The various rooms of the underground Priamàr were built throughout the life of the fortress between 1542 and 1943 and belong to different types: the large 16th-century tunnels, almost all of which were closed and walled up in the 17th century; the narrow connecting walkways from 1683; the small counter tunnels; the large rooms under the ramparts from the end of the 17th century; the two cisterns and connecting tunnels of the Maschio and the Citadel; the sorties leading to the sea or to the large outer moat; and finally the large tunnels-air raid shelters from the Second World War. Some of the tunnels were walled up in the 19th century and have yet to be recovered. At the level of Corso Mazzini and the square in front of the Fortress are the large anti-aircraft shelter-tunnels dug into the rock of the Priamàr hill during the Second World War in 1943: under the Maschio, the private shelter-tunnel of the Ilva steelworks is now used to access the Priamàr lifts and the Baluardo di S. Bernardo. Connected to the gallery is a smaller, contemporary one, dug into the rock to allow the factory workers access to the air-raid shelter. Below the Baluardo di S. Caterina della Cittadella are the two entrances to the long public tunnel-shelter, also built in 1943. The tunnels and underground passages in the upper part of the Fortress have a more limited development, between 20 and 50 metres. Originally, the Fortress had two entrances, the main one leading to the Piazza della Cittadella, the second leading to the Piazza d’Armi del Maschio.
The androne-gallery with direct access to the Maschio (1543) was walled up and buried in 1683 during the works of the third construction phase of the Fortress and reopened only later.

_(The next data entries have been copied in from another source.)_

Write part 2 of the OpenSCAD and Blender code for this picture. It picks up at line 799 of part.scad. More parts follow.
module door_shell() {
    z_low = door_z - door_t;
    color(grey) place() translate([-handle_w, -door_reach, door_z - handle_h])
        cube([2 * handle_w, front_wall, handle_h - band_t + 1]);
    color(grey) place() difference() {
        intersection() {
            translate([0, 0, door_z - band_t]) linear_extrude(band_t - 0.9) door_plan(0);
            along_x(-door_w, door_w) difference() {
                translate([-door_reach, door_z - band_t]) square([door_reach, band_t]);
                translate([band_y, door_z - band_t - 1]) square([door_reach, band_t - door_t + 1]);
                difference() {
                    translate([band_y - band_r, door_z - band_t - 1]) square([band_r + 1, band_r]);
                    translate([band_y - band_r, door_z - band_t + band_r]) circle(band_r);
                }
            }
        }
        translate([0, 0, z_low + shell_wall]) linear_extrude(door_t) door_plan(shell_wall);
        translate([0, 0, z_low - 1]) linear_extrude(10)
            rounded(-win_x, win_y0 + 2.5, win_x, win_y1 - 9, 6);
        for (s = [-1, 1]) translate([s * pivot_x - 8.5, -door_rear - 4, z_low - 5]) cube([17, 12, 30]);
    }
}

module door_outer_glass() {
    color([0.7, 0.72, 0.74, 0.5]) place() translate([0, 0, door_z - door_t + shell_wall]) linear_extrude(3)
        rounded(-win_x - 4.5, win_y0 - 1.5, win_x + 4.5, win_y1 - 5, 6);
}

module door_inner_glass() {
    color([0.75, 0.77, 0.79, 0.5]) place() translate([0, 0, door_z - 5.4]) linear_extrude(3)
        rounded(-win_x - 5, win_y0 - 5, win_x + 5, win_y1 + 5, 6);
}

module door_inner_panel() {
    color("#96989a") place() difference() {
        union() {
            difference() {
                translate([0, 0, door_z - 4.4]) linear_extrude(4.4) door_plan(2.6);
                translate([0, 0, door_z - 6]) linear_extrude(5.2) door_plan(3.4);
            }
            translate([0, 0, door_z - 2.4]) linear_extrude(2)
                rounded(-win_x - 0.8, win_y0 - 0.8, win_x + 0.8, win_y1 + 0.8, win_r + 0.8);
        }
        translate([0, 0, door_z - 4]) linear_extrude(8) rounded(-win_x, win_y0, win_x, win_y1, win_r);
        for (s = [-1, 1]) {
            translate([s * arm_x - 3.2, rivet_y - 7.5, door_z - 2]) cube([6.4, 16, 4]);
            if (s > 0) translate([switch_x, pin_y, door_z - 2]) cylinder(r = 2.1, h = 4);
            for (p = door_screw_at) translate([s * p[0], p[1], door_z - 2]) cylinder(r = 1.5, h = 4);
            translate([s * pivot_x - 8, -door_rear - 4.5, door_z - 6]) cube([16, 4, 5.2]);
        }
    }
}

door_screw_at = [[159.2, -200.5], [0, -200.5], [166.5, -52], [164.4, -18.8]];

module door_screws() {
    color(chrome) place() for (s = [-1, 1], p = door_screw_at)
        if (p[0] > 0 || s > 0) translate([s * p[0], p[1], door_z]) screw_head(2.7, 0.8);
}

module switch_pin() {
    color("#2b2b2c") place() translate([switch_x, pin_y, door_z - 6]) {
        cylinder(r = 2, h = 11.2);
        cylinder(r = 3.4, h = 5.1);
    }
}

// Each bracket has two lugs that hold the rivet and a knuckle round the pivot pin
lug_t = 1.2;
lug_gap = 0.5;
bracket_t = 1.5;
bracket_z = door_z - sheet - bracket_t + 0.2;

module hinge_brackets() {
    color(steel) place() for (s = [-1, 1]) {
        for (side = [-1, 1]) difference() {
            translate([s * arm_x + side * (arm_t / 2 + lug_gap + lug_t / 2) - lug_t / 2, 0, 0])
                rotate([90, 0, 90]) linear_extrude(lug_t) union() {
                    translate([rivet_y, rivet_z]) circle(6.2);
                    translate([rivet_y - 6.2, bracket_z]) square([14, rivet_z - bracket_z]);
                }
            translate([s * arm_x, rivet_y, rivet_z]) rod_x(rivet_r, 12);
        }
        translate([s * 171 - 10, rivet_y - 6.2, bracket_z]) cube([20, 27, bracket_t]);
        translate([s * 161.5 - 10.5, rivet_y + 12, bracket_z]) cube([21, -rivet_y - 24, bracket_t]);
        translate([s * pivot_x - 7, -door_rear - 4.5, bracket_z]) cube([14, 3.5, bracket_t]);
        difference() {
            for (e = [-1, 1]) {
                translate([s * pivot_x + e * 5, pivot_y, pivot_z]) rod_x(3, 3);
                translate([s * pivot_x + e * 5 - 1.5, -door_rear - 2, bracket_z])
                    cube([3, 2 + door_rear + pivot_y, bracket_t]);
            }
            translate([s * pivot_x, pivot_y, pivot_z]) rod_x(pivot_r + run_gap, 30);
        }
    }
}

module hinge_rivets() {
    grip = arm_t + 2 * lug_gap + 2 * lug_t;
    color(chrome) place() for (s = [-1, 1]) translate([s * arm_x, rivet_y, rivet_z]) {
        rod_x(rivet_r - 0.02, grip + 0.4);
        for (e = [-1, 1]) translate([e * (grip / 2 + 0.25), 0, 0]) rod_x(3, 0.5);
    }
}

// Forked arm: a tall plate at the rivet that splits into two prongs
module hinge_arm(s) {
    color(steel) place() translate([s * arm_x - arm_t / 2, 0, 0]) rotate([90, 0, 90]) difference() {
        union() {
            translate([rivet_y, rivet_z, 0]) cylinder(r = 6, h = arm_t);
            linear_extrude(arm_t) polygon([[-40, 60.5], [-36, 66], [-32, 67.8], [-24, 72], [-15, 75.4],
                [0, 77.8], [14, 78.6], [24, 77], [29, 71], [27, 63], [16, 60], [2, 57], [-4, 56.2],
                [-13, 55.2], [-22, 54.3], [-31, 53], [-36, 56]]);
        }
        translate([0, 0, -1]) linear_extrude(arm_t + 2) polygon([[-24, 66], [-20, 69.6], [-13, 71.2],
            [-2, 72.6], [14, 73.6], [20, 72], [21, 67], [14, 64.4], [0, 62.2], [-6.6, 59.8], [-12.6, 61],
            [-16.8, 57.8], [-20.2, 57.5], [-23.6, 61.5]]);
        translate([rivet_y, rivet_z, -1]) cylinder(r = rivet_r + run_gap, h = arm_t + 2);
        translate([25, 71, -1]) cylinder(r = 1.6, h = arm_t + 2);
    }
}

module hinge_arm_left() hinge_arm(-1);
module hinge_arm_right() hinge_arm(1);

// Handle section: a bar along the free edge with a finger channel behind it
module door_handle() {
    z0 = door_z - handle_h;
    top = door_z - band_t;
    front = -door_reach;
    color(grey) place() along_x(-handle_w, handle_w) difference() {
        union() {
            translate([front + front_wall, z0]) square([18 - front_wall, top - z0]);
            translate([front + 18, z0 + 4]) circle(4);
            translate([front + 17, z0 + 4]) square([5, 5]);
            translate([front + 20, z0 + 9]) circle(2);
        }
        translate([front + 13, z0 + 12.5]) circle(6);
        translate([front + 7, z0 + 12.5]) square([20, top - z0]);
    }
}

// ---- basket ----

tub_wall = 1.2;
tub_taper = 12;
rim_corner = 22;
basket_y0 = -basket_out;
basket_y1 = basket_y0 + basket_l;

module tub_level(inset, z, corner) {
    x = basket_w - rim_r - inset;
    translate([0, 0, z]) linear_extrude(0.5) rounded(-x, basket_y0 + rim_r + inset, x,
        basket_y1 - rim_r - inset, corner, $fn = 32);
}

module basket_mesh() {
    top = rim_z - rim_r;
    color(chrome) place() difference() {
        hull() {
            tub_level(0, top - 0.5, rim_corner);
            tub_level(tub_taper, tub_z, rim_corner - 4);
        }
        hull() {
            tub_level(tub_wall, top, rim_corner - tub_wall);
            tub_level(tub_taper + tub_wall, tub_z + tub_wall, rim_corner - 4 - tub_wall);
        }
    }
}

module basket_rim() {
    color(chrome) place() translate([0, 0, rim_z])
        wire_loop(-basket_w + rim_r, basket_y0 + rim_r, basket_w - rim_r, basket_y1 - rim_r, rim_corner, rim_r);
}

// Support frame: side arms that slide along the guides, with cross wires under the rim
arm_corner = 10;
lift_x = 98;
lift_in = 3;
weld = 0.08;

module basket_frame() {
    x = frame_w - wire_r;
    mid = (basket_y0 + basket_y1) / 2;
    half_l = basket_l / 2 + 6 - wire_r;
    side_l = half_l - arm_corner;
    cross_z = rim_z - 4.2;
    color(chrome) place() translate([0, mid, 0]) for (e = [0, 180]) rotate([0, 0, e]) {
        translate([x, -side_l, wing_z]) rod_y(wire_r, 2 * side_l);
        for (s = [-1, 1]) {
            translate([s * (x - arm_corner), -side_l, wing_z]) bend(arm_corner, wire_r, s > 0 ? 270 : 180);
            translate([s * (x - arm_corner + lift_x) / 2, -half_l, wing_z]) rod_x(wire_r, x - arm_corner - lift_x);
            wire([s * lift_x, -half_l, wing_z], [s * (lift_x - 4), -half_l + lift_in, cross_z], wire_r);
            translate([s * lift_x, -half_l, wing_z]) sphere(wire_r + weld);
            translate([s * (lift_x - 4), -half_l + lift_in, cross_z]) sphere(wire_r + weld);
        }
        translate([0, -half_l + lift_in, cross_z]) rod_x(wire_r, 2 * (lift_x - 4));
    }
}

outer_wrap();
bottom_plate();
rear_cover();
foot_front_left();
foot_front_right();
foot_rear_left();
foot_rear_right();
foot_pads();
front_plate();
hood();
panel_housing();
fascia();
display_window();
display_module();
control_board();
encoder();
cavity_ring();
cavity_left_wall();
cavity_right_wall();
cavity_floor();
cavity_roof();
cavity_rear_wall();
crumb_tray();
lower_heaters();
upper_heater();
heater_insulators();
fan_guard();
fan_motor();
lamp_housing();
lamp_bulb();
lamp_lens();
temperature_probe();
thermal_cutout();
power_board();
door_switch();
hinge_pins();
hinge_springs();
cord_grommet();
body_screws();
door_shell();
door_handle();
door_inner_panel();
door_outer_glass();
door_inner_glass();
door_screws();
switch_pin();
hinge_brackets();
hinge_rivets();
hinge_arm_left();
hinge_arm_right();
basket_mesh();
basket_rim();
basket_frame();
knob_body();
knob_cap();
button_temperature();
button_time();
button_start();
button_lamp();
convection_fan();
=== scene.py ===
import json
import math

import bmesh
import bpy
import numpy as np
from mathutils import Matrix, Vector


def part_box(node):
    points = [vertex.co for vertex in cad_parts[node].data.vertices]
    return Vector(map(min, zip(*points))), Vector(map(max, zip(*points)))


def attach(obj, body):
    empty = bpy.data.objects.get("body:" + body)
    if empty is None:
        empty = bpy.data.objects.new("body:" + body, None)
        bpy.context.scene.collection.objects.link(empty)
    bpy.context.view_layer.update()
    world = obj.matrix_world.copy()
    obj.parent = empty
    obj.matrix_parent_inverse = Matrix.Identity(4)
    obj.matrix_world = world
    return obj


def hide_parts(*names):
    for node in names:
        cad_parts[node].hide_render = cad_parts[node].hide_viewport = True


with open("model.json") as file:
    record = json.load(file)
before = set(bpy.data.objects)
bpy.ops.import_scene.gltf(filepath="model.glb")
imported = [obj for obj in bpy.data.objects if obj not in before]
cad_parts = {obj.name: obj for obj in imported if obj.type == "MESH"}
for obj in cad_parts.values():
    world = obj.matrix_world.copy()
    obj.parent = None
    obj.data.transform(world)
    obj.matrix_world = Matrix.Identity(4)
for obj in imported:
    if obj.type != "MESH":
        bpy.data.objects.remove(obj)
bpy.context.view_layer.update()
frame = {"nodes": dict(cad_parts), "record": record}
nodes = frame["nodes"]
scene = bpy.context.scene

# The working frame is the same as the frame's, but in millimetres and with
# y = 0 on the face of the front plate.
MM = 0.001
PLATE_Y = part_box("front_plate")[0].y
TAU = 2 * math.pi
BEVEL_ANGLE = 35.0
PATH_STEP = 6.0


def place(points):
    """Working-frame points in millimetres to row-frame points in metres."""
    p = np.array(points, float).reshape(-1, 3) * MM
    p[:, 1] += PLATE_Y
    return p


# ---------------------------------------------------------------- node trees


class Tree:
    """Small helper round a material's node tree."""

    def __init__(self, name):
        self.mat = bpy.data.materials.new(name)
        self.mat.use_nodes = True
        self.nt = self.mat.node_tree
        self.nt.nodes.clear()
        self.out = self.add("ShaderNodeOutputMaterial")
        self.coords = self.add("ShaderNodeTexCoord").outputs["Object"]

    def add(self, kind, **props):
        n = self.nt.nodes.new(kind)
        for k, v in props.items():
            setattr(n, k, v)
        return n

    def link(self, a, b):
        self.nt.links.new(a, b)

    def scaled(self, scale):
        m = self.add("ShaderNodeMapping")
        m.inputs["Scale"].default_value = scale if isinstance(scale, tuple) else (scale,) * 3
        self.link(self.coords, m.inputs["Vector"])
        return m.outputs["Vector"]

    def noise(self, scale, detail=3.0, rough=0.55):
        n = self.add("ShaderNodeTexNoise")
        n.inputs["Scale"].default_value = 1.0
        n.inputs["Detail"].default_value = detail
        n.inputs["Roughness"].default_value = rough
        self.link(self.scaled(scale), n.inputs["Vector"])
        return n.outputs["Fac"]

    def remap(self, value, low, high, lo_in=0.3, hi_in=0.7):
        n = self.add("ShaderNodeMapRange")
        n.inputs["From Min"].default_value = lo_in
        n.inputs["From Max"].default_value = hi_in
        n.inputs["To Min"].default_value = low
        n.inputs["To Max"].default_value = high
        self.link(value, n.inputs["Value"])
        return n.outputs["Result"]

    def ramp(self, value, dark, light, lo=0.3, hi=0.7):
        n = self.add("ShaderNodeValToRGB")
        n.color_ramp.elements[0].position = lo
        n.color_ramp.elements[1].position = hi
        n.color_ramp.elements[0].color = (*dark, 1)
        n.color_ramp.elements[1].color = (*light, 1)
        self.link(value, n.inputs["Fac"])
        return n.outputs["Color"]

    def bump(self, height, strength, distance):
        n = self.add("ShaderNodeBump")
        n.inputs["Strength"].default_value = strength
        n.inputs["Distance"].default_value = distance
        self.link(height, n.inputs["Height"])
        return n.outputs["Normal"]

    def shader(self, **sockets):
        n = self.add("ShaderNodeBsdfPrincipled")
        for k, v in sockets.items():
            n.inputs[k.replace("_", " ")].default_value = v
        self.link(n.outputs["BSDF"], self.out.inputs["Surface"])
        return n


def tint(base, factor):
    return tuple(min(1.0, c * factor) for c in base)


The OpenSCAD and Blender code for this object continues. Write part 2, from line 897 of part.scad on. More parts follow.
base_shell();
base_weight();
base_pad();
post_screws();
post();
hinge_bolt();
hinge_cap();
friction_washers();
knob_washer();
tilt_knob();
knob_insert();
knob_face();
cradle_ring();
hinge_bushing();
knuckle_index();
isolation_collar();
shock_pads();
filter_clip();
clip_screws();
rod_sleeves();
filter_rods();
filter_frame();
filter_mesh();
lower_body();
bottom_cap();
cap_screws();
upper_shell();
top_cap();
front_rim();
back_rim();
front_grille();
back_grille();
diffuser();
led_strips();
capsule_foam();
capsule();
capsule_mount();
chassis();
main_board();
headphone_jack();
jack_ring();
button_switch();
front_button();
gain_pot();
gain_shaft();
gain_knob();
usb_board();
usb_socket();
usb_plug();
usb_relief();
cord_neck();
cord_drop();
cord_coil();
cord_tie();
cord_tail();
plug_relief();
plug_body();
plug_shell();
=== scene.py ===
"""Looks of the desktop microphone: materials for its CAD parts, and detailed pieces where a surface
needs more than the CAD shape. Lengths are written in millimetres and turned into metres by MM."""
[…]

In the Maschio moat, beyond the communication bridge between the Citadel and the Maschio, there is access to the seventeenth-eighteenth-century “Sortita S. Anna” which, with a broken profile, descended to the beach. Adjacent to the Polveriera, in the Moat of the Citadel, is the underground communication with the Baluardo di S. Francesco, built at the end of the 18th century to directly reach the Baluardo from inside the Fortress. Also in the Moat of the Citadel is the Sortita della Ss. Concezione, a descending tunnel partly dug into the rock of the Priamàr hill dated 1683, connecting the Moat with the eastern Falsabraga (or semi-bastion) of S. Caterina.From the Baluardo di S. Caterina (St. Catherine’s Bastion) above, a staircase with several ramps leads down to the dungeons below the western falsabraga di S. Caterina (1683); these underground rooms are the largest and most impressive covered rooms in the entire Fortress. Entering from the access staircase, the right wall is the side of the 16th-century Baluardo, while the openings of the ventilation trapdoors are visible on the vault.
The Fortress on the Priamàr hill is the most large and imposing military building throughout Ligury.
After a long period of neglect, the Comune di Savona has started restoration work for the complete restoration of the Fortress, that is now an important cultural and tourist pole for the entire Ligurian region.